If that is correct, then they might be considered the land owner? If so, then they can continue to proliferate the spread of private land released hogs and hunt them themselves?
Only thing I know of hogs is what some friends in TX told me that a sow will birth 7 piglets and raise 8! :eek:
When I left AL hogs were mainly in the southern part of the state. Just a couple of weeks ago while talking to my mom, she told me they had started seeing afew hogs on in their area of north AL. Not sure if these are released animals or just migrated. I still say the state government is going at it the wrong way by stopping hunting. If they would spend the $$$ they plan to use with trapping and put it towards doing a better job of catching the ones that are releasing the hogs thier money would be better spent.
Troy
I heard of one Bozo being caught with a trailer load of hogs he had trapped in Texas and was headed to his home in Tn to turn them loose. This is a lot more common than a sensible person would believe.
One comercial hog hunting opperation that had a fenced enclosure near Waterloo allegedly released their hogs on Lauderdale Mgt Area when their opperation folded. I hunt the area and parts of it are covered up with hog sign now where there had never been any in the past.

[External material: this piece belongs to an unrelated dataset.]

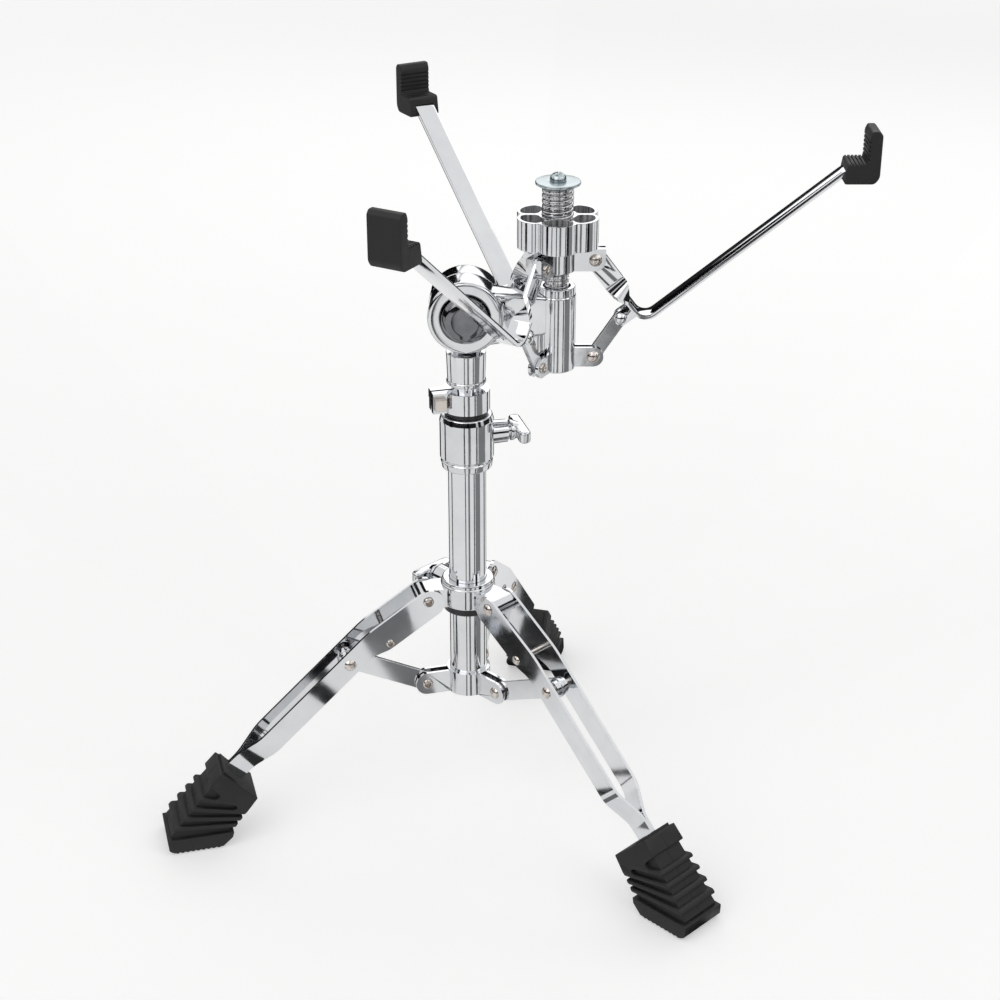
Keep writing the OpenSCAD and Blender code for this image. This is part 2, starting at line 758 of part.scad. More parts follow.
module arm() {
    twist_at = arm_p + (flat_len - eps) * along(arm_drop);
    after_twist = arm_p + (flat_len + twist_len) * along(arm_drop);
    difference() {
        union() {
            upright(arm_t) {
                translate(arm_p) round_end(arm_w / 2);
                translate(arm_p) rotate(-arm_drop) translate([0, -arm_w / 2]) square([flat_len, arm_w]);
            }
            translate([twist_at[0], 0, twist_at[1]]) rotate([0, 90 + arm_drop, 0])
                linear_extrude(twist_len + 2 * eps, twist = 90, slices = 10, $fn = 4)
                    square([arm_w + 2 * seam, arm_t + 2 * seam], center = true);
            upright(arm_w) {
                translate(after_twist) rotate(-arm_drop) translate([0, -arm_t / 2])
                    square([lug_at + 10 - flat_len - twist_len, arm_t]);
                strap(arm_low, arm_knee, arm_t);
                strap(arm_knee, arm_end, arm_t);
                strap(arm_end, arm_lip, arm_t);
            }
        }
        cross_rod(arm_p, rivet_r + running, -10, 10);
    }
}

module arm_lug() {
    a = arm_drop;
    foot_at = arm_p + lug_at * along(a) - arm_t / 2 * above(a);
    for (side = [-1, 1]) upright(lug_wall, side * (lug_gap + lug_wall / 2)) {
        translate(strut_j) round_end(4.5);
        polygon([
            strut_j + 4.5 * along(a), strut_j - 4.5 * along(a),
            foot_at - 4.5 * along(a), foot_at + 4.5 * along(a)
        ]);
    }
    upright(2 * (lug_gap + lug_wall)) polygon([
        foot_at - 4.5 * along(a), foot_at + 4.5 * along(a),
        foot_at + 4.5 * along(a) - 1.5 * above(a), foot_at - 4.5 * along(a) - 1.5 * above(a)
    ]);
    for (side = [-1, 1]) {
        inner = side * (strut_t / 2 + gap);
        outer = side * (lug_gap + lug_wall);
        cross_rod(strut_j, rivet_r * 0.9, min(inner, outer), max(inner, outer));
        dome_head(strut_j, 3.8, 1.8, outer, side);
    }
}

module arm_grip() {
    wrap = 4.5;
    w = arm_w + 8;
    difference() {
        upright(w) {
            polygon([
                [arm_knee[0] - 2, arm_knee[1] - wrap - 2],
                [arm_end[0] + wrap - 3, arm_end[1] - wrap - 2],
                [arm_end[0] + wrap, arm_end[1] - wrap + 2],
                [arm_lip[0] + wrap, arm_lip[1] + 2],
                [arm_lip[0] + wrap - 2, arm_lip[1] + wrap],
                [arm_lip[0] - 2, arm_lip[1] + wrap],
                [hoop_r, arm_lip[1] + 1],
                [hoop_r, arm_end[1] + wrap + 2],
                [arm_knee[0], arm_knee[1] + wrap + 2]
            ]);
        }
        upright(arm_w) {
            strap(arm_low, arm_knee, arm_t);
            strap(arm_knee, arm_end, arm_t);
            strap(arm_end, arm_lip, arm_t);
        }
    }
}

module strut() {
    difference() {
        upright(strut_t) strap(strut_h, strut_j, strut_w);
        cross_rod(strut_h, rivet_r + running, -10, 10);
        cross_rod(strut_j, rivet_r, -10, 10);
    }
}

base_tube();
leg_spider();
spider_rivets();
height_clamp();
height_bushing();
leg_collar();
collar_ring();
leg_collar_rivets();
leg_wing_bolt();
height_wing_bolt();
for (i = [0 : leg_count - 1]) {
    n = leg_names[i];
    color("silver") at_leg(i) leg_bar(1);
    color("silver") at_leg(i) leg_bar(-1);
    color("gainsboro") at_leg(i) leg_rivets();
    color("black") at_leg(i) foot();
    color("silver") at_leg(i) link();
}
memory_lock();
memory_lock_screw();
upper_tube();
tube_end_plug();
tilter_rear();
tilter_bolt();
tilter_washer();
tilter_wing_nut();
tilter_front();
tilter_cap();
basket_hub();
strut_rivets();
basket_post();
post_washer();
post_screw();
basket_collar();
arm_rivets();
basket_nut();
for (i = [0 : 2]) {
    n = leg_names[i];
    color("silver") at_arm(i) arm();
    color("silver") at_arm(i) arm_lug();
    color("black") at_arm(i) arm_grip();
    color("silver") at_arm(i) strut();
}
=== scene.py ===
# Chrome snare drum stand: folding tripod, telescoping tube, tilter and three-arm basket.
import json
import math

import bpy
from mathutils import Matrix, Vector


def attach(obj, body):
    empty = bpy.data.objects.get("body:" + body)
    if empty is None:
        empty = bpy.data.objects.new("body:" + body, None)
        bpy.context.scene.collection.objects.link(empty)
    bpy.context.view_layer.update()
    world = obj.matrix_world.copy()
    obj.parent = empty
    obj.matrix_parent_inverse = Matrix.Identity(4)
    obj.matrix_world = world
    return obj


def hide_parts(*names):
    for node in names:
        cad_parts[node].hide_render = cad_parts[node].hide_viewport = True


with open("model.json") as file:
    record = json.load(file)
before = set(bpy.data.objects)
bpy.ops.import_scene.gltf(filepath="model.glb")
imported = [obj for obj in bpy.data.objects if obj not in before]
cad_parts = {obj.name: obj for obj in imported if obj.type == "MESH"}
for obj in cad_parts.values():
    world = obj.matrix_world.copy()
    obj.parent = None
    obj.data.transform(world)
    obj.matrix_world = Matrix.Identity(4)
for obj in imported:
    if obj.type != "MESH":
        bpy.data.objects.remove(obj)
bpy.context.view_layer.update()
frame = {"nodes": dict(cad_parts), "record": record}
mm = 0.001
print("stage: frame loaded")


# colours and nodes

def hexToLinear(code):
    parts = [int(code[i:i + 2], 16) / 255 for i in (1, 3, 5)]
    return [c / 12.92 if c <= 0.04045 else ((c + 0.055) / 1.055) ** 2.4 for c in parts] + [1.0]


# Settings go to the sockets of that name, or else to the node itself
def addNode(tree, kind, settings=None, links=None):
    node = tree.nodes.new(kind)
    for name, value in (settings or {}).items():
        if name in node.inputs:
            node.inputs[name].default_value = value
        else:
            setattr(node, name, value)
    for name, socket in (links or {}).items():
        tree.links.new(socket, node.inputs[name])
    return node


def newMaterial(name, settings):
    material = bpy.data.materials.new(name)
    material.use_nodes = True
    tree = material.node_tree
    tree.nodes.clear()
    shader = addNode(tree, "ShaderNodeBsdfPrincipled", settings)
    output = addNode(tree, "ShaderNodeOutputMaterial", links={"Surface": shader.outputs["BSDF"]})
    place = addNode(tree, "ShaderNodeTexCoord")
    return material, tree, shader, place.outputs["Object"], output


# Noise as (detail, roughness), and the part of its range over which colour and roughness blend
platedNoise = {"patch": (4.0, 0.6), "wave": (1.0, 0.4), "grain": (2.0, 0.5),
               "colourBlend": (0.35, 0.65), "roughBlend": (0.35, 0.7)}
mouldedNoise = {"patch": (5.0, 0.65), "grain": (3.0, 0.6),
                "colourBlend": (0.3, 0.75), "roughBlend": (0.3, 0.7)}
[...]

QuoteOnly thing I know of hogs is what some friends in TX told me that a sow will birth 7 piglets and raise 8!
They can have 14 or more, and a good "momma" sow will raise a dozen out of the 14...plus they give birth twice a year on average, and sows can start reproducing at 8 months. Doesn't take long for them to take over an area, especially if they have no predators.
We have them in Northeast MS. For years they were fairly close, but not right on top of us. That has changed--it seems due to some idiots "stocking" them.
I can't see how the pay places will stay in business--people will be begging folks to come shoot the dang things. They can destroy a planted field literally overnight.
Looks like just an "addition" to what ever was in place last year
Landowners can get a free permit to kill hogs on their own property and can have 10 people listed on the permit.
Once they are in an area, they are there. HARD to eradicate them things.